Updike knew something about "genteel, mainly Unitarian families of New England." His father-in-law was one Leslie Pennington-- Unitarian minister and one part of the conspiracy of right-leaning Harvard Club folks who ousted Stephen Fritchman from the masthead of the Christian Register (the main Unitarian periodical at the time) for his Communist sympathies. So it goes.
Put UChicago into the mix as well, however, and one quickly manages to puncture any WASP idyll that may be emerging from the discussion of Unitarianism so far.
U of C people are not "well-bred." They are convinced (with some justice, I think -- but then, I'm one of them)-- that they are smarter than the well-bred people. They are annoyed by the fact that the well-bred people still seem to run everything in this society -- and that they make such a big show of not working hard to do so in the meantime. U of C people chafe against their exclusion from the ranks of Ivy League WASP-hood, at the same time they look on it with contempt. This is the true meaning behind all those "If I wanted an 'A,' I would have gone to Harvard" T-shirts.
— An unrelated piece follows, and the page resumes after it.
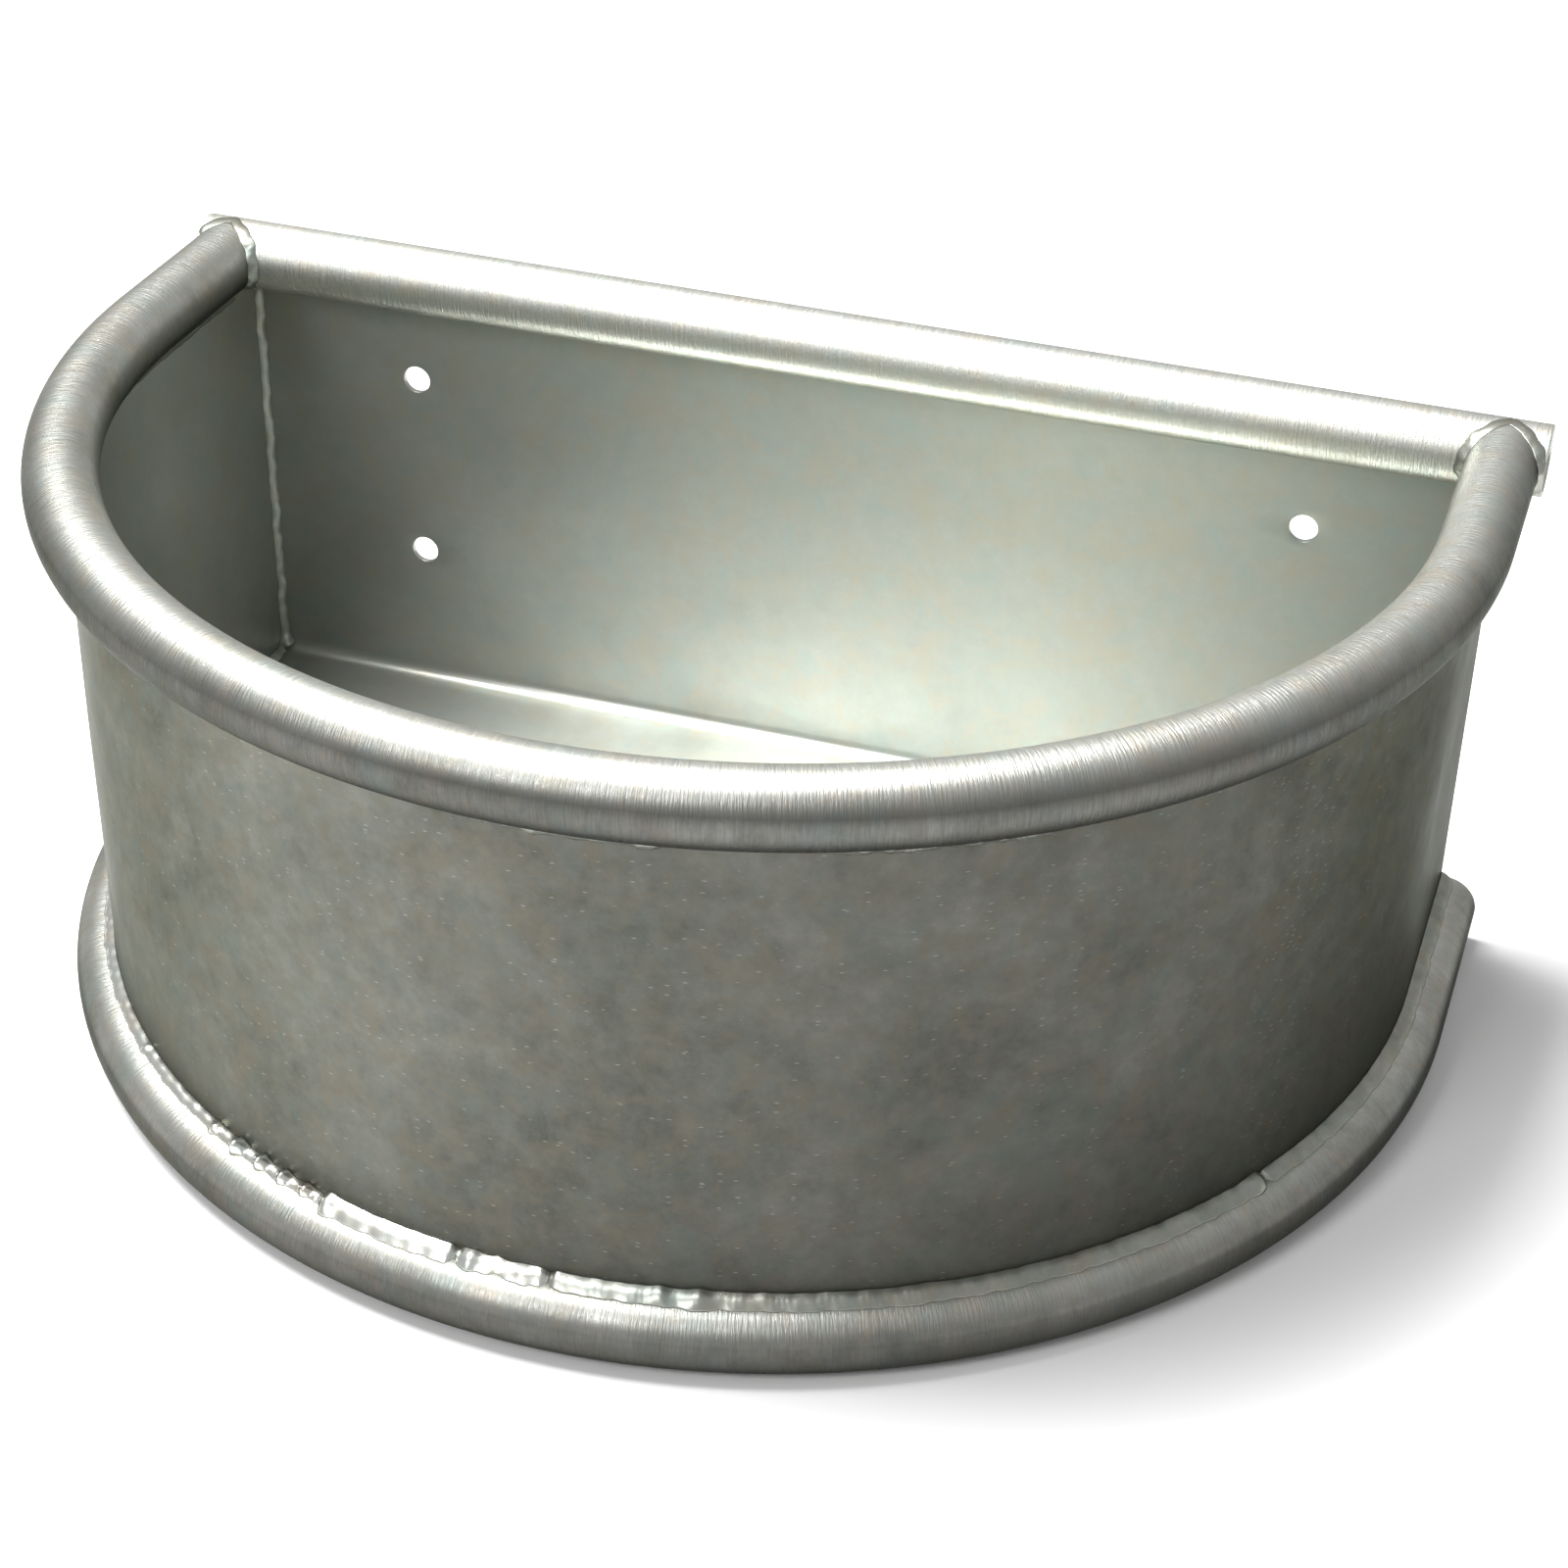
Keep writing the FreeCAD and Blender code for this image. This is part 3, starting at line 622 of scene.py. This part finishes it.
seam_leg = 0.004
floor_seam = (
    np.array([-gauge, floor_top]),
    lambda size: np.stack([np.full_like(size, -gauge), floor_top + seam_leg * size], axis=-1),
    lambda size: np.stack([-gauge - seam_leg * size, np.full_like(size, floor_top)], axis=-1),
)
seam_start = back_y - fold_y - 0.005
bead = add_wall_bead("floor_seam_bead", seam_start, path_length - seam_start, floor_seam, 100,
                     crown=0.0007, ripple=0.00008, pitch=0.0029, ragged=0.2)
# The floor's bead takes the pale inner zinc, painted light.
finish_piece(bead, inner_zinc, "weld", "floor_to_wall_weld")

# --- The welds on the back panel -----------------------------------------------------------------
# A bead fills the groove under the rail, and an upright bead joins the panel to the wall in each
# back corner. Both of these are narrow, with a blob of zinc at the foot and a lump at the top.

groove_drop, groove_reach = 0.007, 0.0055
rail_groove = (
    np.array([panel_face, sheet_high.z]),
    lambda size: np.stack([np.full_like(size, panel_face), sheet_high.z - groove_drop * size], axis=-1),
    lambda size: np.stack([
        panel_face - groove_reach * size,
        rail_z - np.sqrt(tube_radius ** 2 - (panel_face - groove_reach * size - rail_y) ** 2),
    ], axis=-1),
)
along = np.linspace(-half_inside, half_inside, 1000)
sections = bead_sections(along, *rail_groove, 110, crown=0.0005, ripple=0.00015, pitch=0.0033, ragged=0.18)
bead_x = np.broadcast_to(along[:, None], sections.shape[:2])
bead = add_sweep("rail_bead", np.stack([bead_x, sections[..., 0], sections[..., 1]], axis=-1))
# The rail's bead takes the pale inner zinc, painted light.
finish_piece(bead, inner_zinc, "weld", "rail_to_panel_weld")

corner_top = sheet_high.z - groove_drop
corner_leg, corner_foot = 0.0036, 0.007
corner = (
    np.array([half_inside, panel_face]),
    lambda size: np.stack([half_inside - corner_leg * size, np.full_like(size, panel_face)], axis=-1),
    lambda size: np.stack([np.full_like(size, half_inside), panel_face - corner_leg * size], axis=-1),
)
for side, side_name in ((-1, "left"), (1, "right")):
    along = np.linspace(fold_z - corner_foot, corner_top, 380)
    lumps = ((fold_z - 0.004, 0.0030, 0.0024), (corner_top - 0.005, 0.004, 0.0018))
    sections = bead_sections(along, *corner, 120 + side, crown=0.0006, ripple=0.00003, pitch=0.0030,
                             ragged=0.2, lumps=lumps)
    below_fold = np.clip(fold_z - along, 0, None)[:, None]
    sections[..., 1] -= fold_radius - np.sqrt(fold_radius ** 2 - below_fold ** 2)
    bead_z = np.broadcast_to(along[:, None], sections.shape[:2])
    bead = add_sweep(f"corner_bead_{side_name}",
                     np.stack([side * sections[..., 0], sections[..., 1], bead_z], axis=-1))
    # The corner beads take the pale inner zinc, painted light.
    finish_piece(bead, inner_zinc, "weld", f"back_corner_weld_{side_name}")

# --- The welds between the rim and the rail ------------------------------------------------------
# A saddle-shaped bead round each coped end. It starts and stops at the wall's edge under the leg,
# and on the left it stops where the rail ends.

saddle_on_leg, saddle_on_rail, saddle_crown, saddle_depth = 0.0036, 0.0042, 0.0005, 0.0008


def saddle_sections(turn, hand, seed):
    """Cross-sections of the saddle bead at angles round the leg, 11 points on its skin and a root.

    The joint is the curve x = side + r cos t, z = rail z + r sin t, y = rail y - r |cos t|. One
    toe lies nearer the animal on the leg, the other further out on the rail, and the skin is the
    chord between them, raised along the mean of the two tubes' normals.
    """
    along = turn * tube_radius
    ripple = 0.00003 * np.cos(2 * np.pi * (along / 0.0032 + wobble(along, seed, (0.017, 0.041), 0.7)))
    ends = np.minimum(turn - turn[0], turn[-1] - turn) * tube_radius
    taper = np.sqrt(np.clip(1 - (1 - np.clip(ends, 0, 0.004) / 0.004) ** 2, 0.03, 1))
    leg_toe = saddle_on_leg * taper * (1 + wobble(along, seed + 1, (0.0082, 0.017, 0.031), 0.25))
    rail_toe = saddle_on_rail * taper * (1 + wobble(along, seed + 2, (0.0077, 0.015, 0.027), 0.25))
    cosine, sine = np.cos(turn), np.sin(turn)
    joint_y = rail_y - tube_radius * np.sqrt(cosine ** 2 + 0.002)
    lean = np.arcsin(np.clip(sine, -1, 1)) + rail_toe * sine / tube_radius
    first = np.stack([tube_radius * cosine, joint_y - leg_toe, rail_z + tube_radius * sine], axis=-1)
    second = np.stack([(tube_radius + rail_toe) * cosine, rail_y - tube_radius * np.cos(lean),
                       rail_z + tube_radius * np.sin(lean)], axis=-1)
    leg_normal = np.stack([cosine, 0 * sine, sine], axis=-1)
    rail_normal = np.stack([0 * sine, -np.cos(lean), np.sin(lean)], axis=-1)
    outward = leg_normal + rail_normal
    outward /= np.linalg.norm(outward, axis=1, keepdims=True)
    joint = np.stack([tube_radius * cosine, joint_y, rail_z + tube_radius * sine], axis=-1)
    u = np.linspace(0, 1, 11)[None, :, None]
    height = (taper * (saddle_crown + ripple))[:, None, None]
    skin = first[:, None] * (1 - u) + second[:, None] * u + outward[:, None] * np.sin(np.pi * u) * height
    points = np.concatenate([skin, (joint - saddle_depth * outward)[:, None]], axis=1)
    points[..., 0] = hand * (bend_radius + points[..., 0])
    return points


for hand, side_name, start, end in ((-1, "left", 43.0, 256.0), (1, "right", -84.0, 256.0)):
    turn = np.radians(np.linspace(start, end, 240))
    points = saddle_sections(turn, hand, 130 + hand)
    points[..., 0] = np.clip(points[..., 0], rail_low.x, rail_high.x)
    bead = add_sweep(f"saddle_bead_{side_name}", points)
    finish_piece(bead, dull_weld_zinc, "weld", f"rim_to_rail_weld_{side_name}")

# --- The floor, the light and the camera ----------------------------------------------------------
# The trough stands on a plain pale floor under large soft lamps.

floor = add_mesh("studio_floor", np.array([[-9, -9, 0], [9, -9, 0], [9, 9, 0], [-9, 9, 0]], float),
                 np.array([[0, 1, 2, 3]]))
floor_paint = bpy.data.materials.new("floor_paint")
floor_paint.use_nodes = True
floor_paint.node_tree.nodes["Principled BSDF"].inputs["Base Color"].default_value = (0.93, 0.93, 0.93, 1.0)
floor_paint.node_tree.nodes["Principled BSDF"].inputs["Roughness"].default_value = 0.9
floor.data.materials.append(floor_paint)

world = bpy.data.worlds.new("studio")
world.use_nodes = True
world.node_tree.nodes["Background"].inputs["Color"].default_value = (1.0, 1.0, 1.0, 1.0)
world.node_tree.nodes["Background"].inputs["Strength"].default_value = 0.5
bpy.context.scene.world = world
bpy.context.scene.view_settings.view_transform = "Standard"


def add_lamp(name, place, target, size, power):
    """A square area lamp that faces a point."""
    lamp = bpy.data.lights.new(name, "AREA")
    lamp.size = size
    lamp.energy = power
    holder = bpy.data.objects.new(name, lamp)
    holder.location = place
    holder.rotation_euler = (Vector(target) - Vector(place)).to_track_quat("-Z", "Y").to_euler()
    bpy.context.scene.collection.objects.link(holder)


add_lamp("overhead", (-0.9, 0.1, 2.8), (0, 0, 0.15), 1.6, 190.0)
add_lamp("front", (-1.0, -2.5, 2.3), (0, 0, 0.15), 1.0, 40.0)

# The camera stands in front and to the right of the trough and looks down into it.
camera_data = bpy.data.cameras.new("camera")
camera = bpy.data.objects.new("camera", camera_data)
bpy.context.scene.collection.objects.link(camera)
bpy.context.scene.camera = camera
turn, tilt, roll = [math.radians(angle) for angle in (16.026, 33.809, 2.189)]
away = Vector((math.sin(turn) * math.cos(tilt), -math.cos(turn) * math.cos(tilt), math.sin(tilt)))
target = Vector((0.0782, rail_y - 0.2, rail_z - 0.1577))
camera.location = target + 1.445 * away
sideways = (-away).cross(Vector((0, 0, 1))).normalized()
upward = sideways.cross(-away)
rolled_sideways = math.cos(roll) * sideways + math.sin(roll) * upward
rolled_upward = math.cos(roll) * upward - math.sin(roll) * sideways
camera.rotation_mode = "QUATERNION"
camera.rotation_quaternion = Matrix((rolled_sideways, rolled_upward, away)).transposed().to_quaternion()
camera_data.sensor_width = 36.0
camera_data.lens = 73.25
camera_data.shift_x, camera_data.shift_y = -0.0497, 0.0538
camera_data.clip_start, camera_data.clip_end = 0.05, 50.0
Put these two bedfellows together, then -- UUism and U of C -- put all these characters and authors listed thus far together -- and a picture starts to form. A picture of someone who is self-consciously bookish, with none of the graceful sense to hide one's attainments that the Ivy League people seem to have (somehow, without being told). Someone who blares out their learning in the form of extraneous and copious literary quotation, in the fear that someone might doubt it's there. Someone who lives in Cambridge or its immediate environs. Someone whose obsessive emotional allegiance throughout their life has been to a distinct brand of over-intellectualized Old Left radicalism. Someone who'd wear the label of village atheist with pride. Someone, that is, very much like the author of this post.
And this, again, is why my brain hunts so relentlessly -- and without bidding -- for those stray references to these two entities with their large initial Us. It is because... UU of C -- c'est moi.